__WHAT TO PRODUCE__. Return the first line, the line containing "return keys +", and every line between them, exactly as they stand.
-- COLLECTED DATA start --
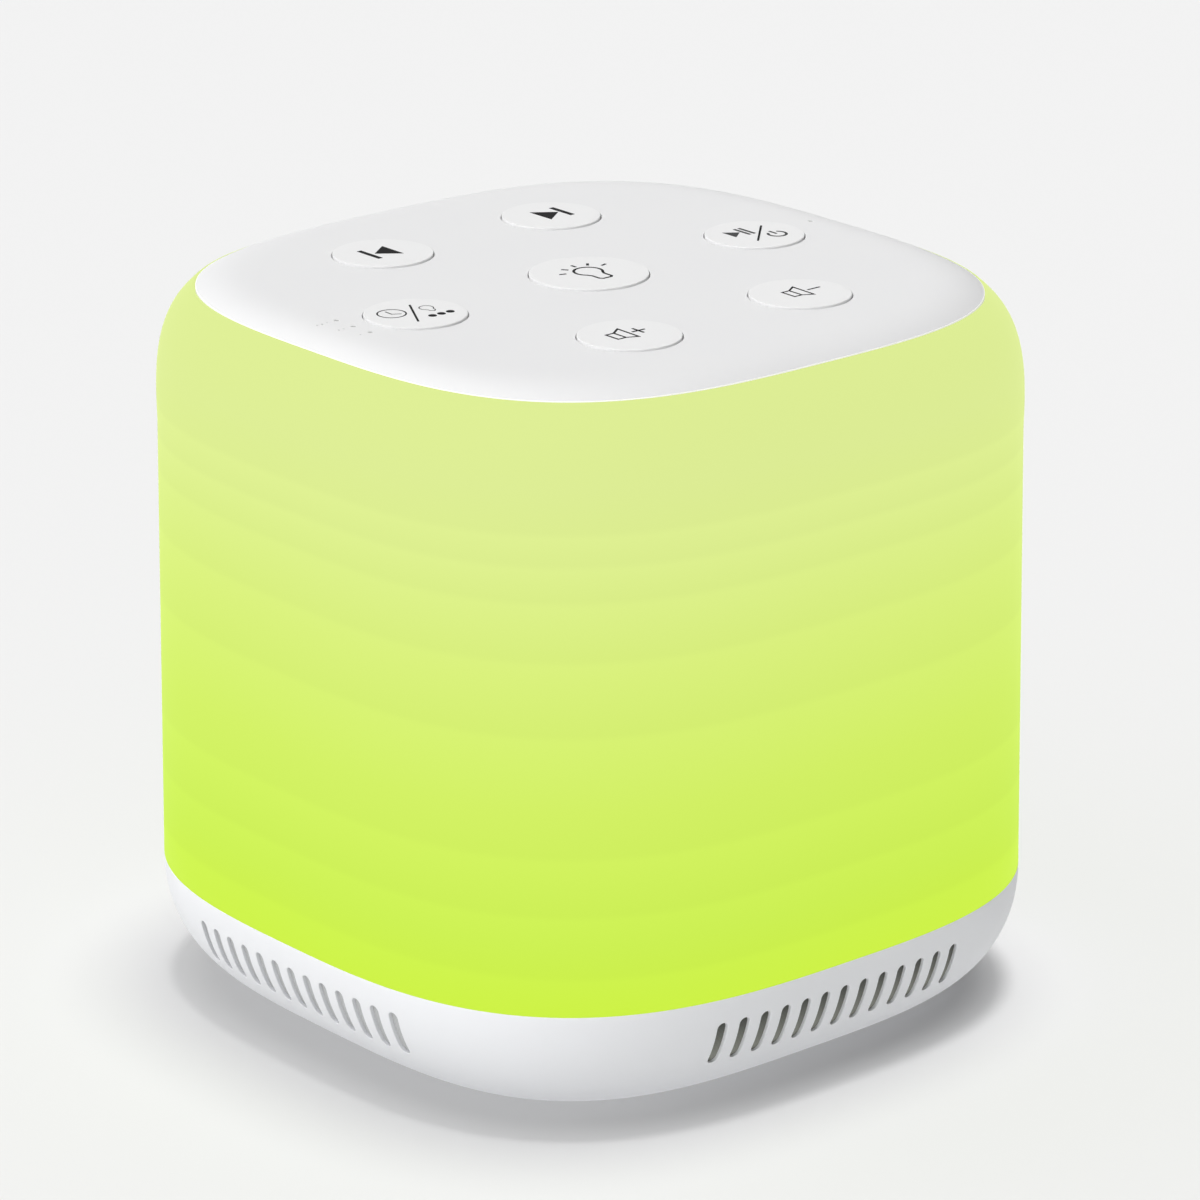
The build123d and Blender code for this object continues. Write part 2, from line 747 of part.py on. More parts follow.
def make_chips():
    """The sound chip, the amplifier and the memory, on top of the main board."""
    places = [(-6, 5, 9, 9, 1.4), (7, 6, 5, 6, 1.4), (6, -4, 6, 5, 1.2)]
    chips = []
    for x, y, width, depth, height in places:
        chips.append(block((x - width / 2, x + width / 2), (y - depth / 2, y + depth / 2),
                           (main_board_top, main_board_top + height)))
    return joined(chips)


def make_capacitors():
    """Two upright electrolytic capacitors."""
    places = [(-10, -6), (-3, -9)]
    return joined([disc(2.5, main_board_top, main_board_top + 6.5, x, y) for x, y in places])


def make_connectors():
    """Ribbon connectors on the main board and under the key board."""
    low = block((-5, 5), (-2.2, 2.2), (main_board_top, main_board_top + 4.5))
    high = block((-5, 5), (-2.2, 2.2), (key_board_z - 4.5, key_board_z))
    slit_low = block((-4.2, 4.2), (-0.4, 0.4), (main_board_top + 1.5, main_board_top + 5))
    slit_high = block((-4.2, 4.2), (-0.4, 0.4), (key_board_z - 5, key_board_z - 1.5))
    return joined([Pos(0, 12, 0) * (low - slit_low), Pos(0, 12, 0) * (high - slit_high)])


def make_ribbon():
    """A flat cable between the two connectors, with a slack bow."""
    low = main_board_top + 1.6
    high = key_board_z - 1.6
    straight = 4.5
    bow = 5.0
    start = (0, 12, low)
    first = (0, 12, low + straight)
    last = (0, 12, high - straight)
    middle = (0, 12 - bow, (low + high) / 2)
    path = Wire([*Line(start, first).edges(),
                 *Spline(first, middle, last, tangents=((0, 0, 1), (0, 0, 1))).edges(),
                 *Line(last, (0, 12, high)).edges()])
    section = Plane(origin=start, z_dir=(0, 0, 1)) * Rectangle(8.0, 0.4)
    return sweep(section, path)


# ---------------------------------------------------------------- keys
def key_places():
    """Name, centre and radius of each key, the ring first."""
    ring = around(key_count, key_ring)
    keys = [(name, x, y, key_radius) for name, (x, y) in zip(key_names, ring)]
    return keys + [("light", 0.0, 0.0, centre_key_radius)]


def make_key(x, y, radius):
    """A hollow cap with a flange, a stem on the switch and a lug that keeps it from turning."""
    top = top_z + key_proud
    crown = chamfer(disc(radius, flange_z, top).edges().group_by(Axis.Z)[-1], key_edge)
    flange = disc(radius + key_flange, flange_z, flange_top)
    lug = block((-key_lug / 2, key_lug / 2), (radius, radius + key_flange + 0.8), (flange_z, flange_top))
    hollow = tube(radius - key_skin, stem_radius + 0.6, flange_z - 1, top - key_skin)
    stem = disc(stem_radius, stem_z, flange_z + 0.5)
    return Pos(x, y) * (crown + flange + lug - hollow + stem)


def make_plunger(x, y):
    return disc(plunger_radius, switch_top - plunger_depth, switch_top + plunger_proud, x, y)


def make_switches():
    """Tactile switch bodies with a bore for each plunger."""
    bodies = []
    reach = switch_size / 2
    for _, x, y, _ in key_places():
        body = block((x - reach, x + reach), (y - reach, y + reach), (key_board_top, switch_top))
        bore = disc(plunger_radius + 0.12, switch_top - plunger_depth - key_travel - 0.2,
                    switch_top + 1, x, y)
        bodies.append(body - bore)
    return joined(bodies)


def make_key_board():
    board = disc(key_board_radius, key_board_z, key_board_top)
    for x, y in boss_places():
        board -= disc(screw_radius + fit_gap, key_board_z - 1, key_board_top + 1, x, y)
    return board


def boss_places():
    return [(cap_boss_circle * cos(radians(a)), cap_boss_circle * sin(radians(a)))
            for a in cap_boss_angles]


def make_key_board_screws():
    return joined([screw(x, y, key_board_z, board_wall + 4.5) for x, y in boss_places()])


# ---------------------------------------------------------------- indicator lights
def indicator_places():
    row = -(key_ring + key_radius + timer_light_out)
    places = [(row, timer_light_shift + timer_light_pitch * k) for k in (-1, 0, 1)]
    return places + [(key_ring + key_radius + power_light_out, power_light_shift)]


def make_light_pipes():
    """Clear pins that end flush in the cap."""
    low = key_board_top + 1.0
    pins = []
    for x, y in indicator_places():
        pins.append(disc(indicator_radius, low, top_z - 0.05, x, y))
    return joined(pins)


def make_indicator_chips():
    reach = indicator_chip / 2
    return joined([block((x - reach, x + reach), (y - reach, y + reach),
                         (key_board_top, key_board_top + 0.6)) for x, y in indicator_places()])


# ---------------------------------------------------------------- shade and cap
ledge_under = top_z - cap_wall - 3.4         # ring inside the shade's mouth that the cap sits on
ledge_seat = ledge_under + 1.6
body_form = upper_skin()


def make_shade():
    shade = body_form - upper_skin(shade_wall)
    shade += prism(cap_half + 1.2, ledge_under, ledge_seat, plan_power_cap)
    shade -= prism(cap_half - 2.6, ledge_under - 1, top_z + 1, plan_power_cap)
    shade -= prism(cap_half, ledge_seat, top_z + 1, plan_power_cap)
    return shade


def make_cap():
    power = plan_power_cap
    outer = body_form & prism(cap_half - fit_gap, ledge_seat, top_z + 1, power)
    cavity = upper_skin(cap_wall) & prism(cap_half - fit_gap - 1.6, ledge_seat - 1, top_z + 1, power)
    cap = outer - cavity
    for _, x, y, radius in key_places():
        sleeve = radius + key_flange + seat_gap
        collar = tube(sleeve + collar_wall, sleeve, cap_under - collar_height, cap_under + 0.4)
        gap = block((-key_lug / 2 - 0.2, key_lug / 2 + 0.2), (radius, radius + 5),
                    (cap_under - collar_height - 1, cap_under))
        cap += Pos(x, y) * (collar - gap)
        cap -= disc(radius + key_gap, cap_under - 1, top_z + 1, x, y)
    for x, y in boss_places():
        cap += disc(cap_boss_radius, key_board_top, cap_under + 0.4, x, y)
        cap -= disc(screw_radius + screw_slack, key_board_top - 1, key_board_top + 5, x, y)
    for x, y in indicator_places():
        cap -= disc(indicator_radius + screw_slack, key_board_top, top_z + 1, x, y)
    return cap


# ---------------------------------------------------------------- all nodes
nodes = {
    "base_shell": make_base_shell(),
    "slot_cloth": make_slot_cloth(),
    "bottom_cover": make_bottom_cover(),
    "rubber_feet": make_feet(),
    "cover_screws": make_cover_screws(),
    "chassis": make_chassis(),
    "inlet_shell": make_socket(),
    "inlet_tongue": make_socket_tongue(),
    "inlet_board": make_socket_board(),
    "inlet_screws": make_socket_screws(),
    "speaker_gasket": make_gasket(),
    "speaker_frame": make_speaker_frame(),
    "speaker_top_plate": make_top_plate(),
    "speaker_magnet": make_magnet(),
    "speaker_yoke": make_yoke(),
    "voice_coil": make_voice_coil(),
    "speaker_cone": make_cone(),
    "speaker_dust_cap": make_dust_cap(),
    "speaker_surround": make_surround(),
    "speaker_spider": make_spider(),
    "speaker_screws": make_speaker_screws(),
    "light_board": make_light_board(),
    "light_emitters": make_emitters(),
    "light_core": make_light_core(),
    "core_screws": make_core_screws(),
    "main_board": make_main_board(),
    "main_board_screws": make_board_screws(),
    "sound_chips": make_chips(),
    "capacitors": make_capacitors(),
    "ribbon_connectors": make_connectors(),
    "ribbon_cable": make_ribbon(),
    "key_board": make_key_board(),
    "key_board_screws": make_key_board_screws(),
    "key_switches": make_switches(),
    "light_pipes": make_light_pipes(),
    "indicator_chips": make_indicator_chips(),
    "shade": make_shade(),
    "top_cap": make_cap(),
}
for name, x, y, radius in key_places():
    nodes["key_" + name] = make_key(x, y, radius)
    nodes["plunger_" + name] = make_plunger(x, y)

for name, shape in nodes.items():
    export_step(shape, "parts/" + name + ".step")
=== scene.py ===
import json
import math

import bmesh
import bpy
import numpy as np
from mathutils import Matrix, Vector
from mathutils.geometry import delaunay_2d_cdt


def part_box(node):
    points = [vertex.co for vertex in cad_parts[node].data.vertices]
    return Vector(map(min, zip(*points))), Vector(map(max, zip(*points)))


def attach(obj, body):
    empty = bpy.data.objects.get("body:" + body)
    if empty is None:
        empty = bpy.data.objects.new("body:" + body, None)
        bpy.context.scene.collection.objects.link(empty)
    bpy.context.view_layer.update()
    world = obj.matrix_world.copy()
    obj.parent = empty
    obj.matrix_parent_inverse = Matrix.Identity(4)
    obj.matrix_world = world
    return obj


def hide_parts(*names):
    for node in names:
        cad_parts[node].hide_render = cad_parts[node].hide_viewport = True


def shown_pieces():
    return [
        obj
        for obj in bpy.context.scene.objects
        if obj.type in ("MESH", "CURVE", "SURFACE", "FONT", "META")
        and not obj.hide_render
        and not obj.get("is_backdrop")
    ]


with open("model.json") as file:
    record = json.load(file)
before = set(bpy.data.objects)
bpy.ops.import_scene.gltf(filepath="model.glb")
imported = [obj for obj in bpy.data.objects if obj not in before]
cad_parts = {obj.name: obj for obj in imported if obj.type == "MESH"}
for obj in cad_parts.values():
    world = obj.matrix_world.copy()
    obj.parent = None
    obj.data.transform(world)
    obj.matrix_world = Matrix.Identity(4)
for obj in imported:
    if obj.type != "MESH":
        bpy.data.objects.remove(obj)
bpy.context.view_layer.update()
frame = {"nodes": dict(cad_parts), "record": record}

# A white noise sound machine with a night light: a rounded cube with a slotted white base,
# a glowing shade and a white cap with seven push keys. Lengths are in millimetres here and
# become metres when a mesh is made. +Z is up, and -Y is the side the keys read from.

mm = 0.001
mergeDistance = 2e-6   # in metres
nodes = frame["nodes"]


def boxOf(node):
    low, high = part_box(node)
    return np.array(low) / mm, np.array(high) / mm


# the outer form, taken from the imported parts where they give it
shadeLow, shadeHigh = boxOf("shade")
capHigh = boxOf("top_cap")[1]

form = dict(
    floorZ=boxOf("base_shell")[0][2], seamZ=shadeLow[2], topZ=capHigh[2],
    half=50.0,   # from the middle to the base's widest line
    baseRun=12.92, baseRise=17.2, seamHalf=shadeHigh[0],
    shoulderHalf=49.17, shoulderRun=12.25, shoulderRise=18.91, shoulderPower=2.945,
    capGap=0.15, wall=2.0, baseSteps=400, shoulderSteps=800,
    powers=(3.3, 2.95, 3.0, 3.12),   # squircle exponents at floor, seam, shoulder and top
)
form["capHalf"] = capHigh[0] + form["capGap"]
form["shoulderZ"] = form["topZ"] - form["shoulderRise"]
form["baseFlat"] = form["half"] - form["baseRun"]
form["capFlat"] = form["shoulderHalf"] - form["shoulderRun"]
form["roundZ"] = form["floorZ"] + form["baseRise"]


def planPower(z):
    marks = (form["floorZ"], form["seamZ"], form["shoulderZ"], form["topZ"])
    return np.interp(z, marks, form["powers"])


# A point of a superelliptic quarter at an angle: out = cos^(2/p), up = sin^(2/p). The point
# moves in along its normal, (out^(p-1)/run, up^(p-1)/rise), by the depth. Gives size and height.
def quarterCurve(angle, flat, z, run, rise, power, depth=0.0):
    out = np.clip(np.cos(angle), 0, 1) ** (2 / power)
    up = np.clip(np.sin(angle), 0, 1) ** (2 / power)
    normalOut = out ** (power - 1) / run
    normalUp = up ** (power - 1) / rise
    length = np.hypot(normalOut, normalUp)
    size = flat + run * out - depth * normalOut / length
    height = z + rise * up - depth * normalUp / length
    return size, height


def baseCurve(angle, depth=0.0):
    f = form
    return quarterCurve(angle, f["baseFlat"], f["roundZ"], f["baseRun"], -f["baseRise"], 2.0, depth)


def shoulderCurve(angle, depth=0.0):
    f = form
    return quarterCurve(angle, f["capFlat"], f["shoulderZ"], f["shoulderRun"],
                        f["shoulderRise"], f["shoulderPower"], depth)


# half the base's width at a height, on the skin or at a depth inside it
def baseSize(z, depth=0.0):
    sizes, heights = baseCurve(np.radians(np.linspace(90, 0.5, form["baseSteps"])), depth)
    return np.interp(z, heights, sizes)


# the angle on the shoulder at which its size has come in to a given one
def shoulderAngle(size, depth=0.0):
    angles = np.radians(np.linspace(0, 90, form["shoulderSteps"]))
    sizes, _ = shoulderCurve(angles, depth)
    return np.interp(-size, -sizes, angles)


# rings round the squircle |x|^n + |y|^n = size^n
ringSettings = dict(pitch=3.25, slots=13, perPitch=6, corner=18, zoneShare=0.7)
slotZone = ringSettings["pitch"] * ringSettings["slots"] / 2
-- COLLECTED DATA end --
__THE REPLY__.
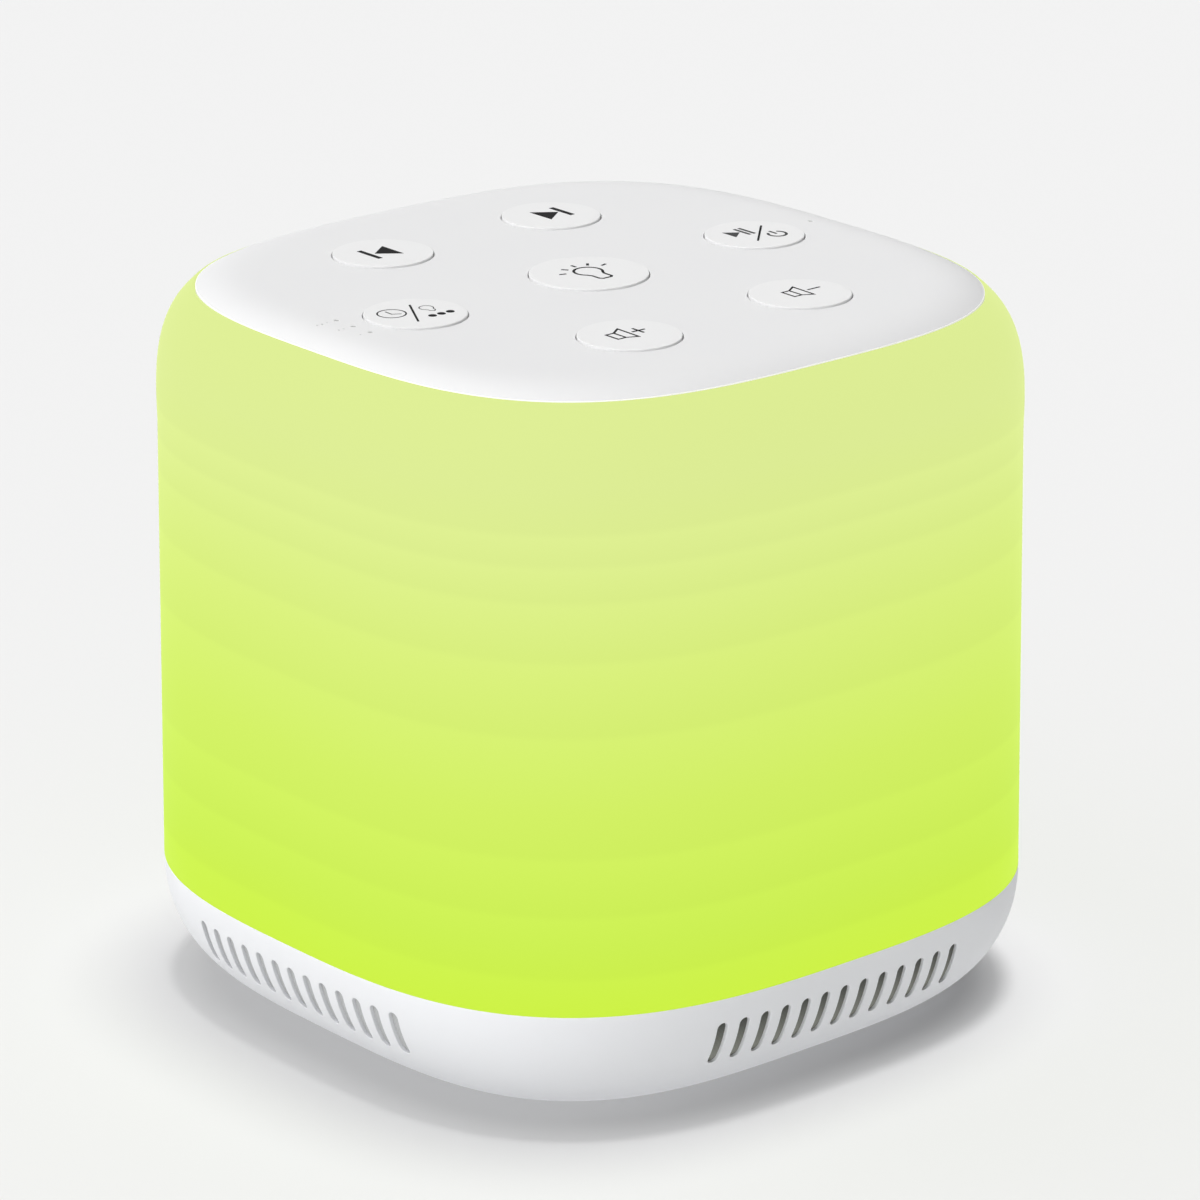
The build123d and Blender code for this object continues. Write part 2, from line 747 of part.py on. More parts follow.
def make_chips():
    """The sound chip, the amplifier and the memory, on top of the main board."""
    places = [(-6, 5, 9, 9, 1.4), (7, 6, 5, 6, 1.4), (6, -4, 6, 5, 1.2)]
    chips = []
    for x, y, width, depth, height in places:
        chips.append(block((x - width / 2, x + width / 2), (y - depth / 2, y + depth / 2),
                           (main_board_top, main_board_top + height)))
    return joined(chips)


def make_capacitors():
    """Two upright electrolytic capacitors."""
    places = [(-10, -6), (-3, -9)]
    return joined([disc(2.5, main_board_top, main_board_top + 6.5, x, y) for x, y in places])


def make_connectors():
    """Ribbon connectors on the main board and under the key board."""
    low = block((-5, 5), (-2.2, 2.2), (main_board_top, main_board_top + 4.5))
    high = block((-5, 5), (-2.2, 2.2), (key_board_z - 4.5, key_board_z))
    slit_low = block((-4.2, 4.2), (-0.4, 0.4), (main_board_top + 1.5, main_board_top + 5))
    slit_high = block((-4.2, 4.2), (-0.4, 0.4), (key_board_z - 5, key_board_z - 1.5))
    return joined([Pos(0, 12, 0) * (low - slit_low), Pos(0, 12, 0) * (high - slit_high)])


def make_ribbon():
    """A flat cable between the two connectors, with a slack bow."""
    low = main_board_top + 1.6
    high = key_board_z - 1.6
    straight = 4.5
    bow = 5.0
    start = (0, 12, low)
    first = (0, 12, low + straight)
    last = (0, 12, high - straight)
    middle = (0, 12 - bow, (low + high) / 2)
    path = Wire([*Line(start, first).edges(),
                 *Spline(first, middle, last, tangents=((0, 0, 1), (0, 0, 1))).edges(),
                 *Line(last, (0, 12, high)).edges()])
    section = Plane(origin=start, z_dir=(0, 0, 1)) * Rectangle(8.0, 0.4)
    return sweep(section, path)


# ---------------------------------------------------------------- keys
def key_places():
    """Name, centre and radius of each key, the ring first."""
    ring = around(key_count, key_ring)
    keys = [(name, x, y, key_radius) for name, (x, y) in zip(key_names, ring)]
    return keys + [("light", 0.0, 0.0, centre_key_radius)]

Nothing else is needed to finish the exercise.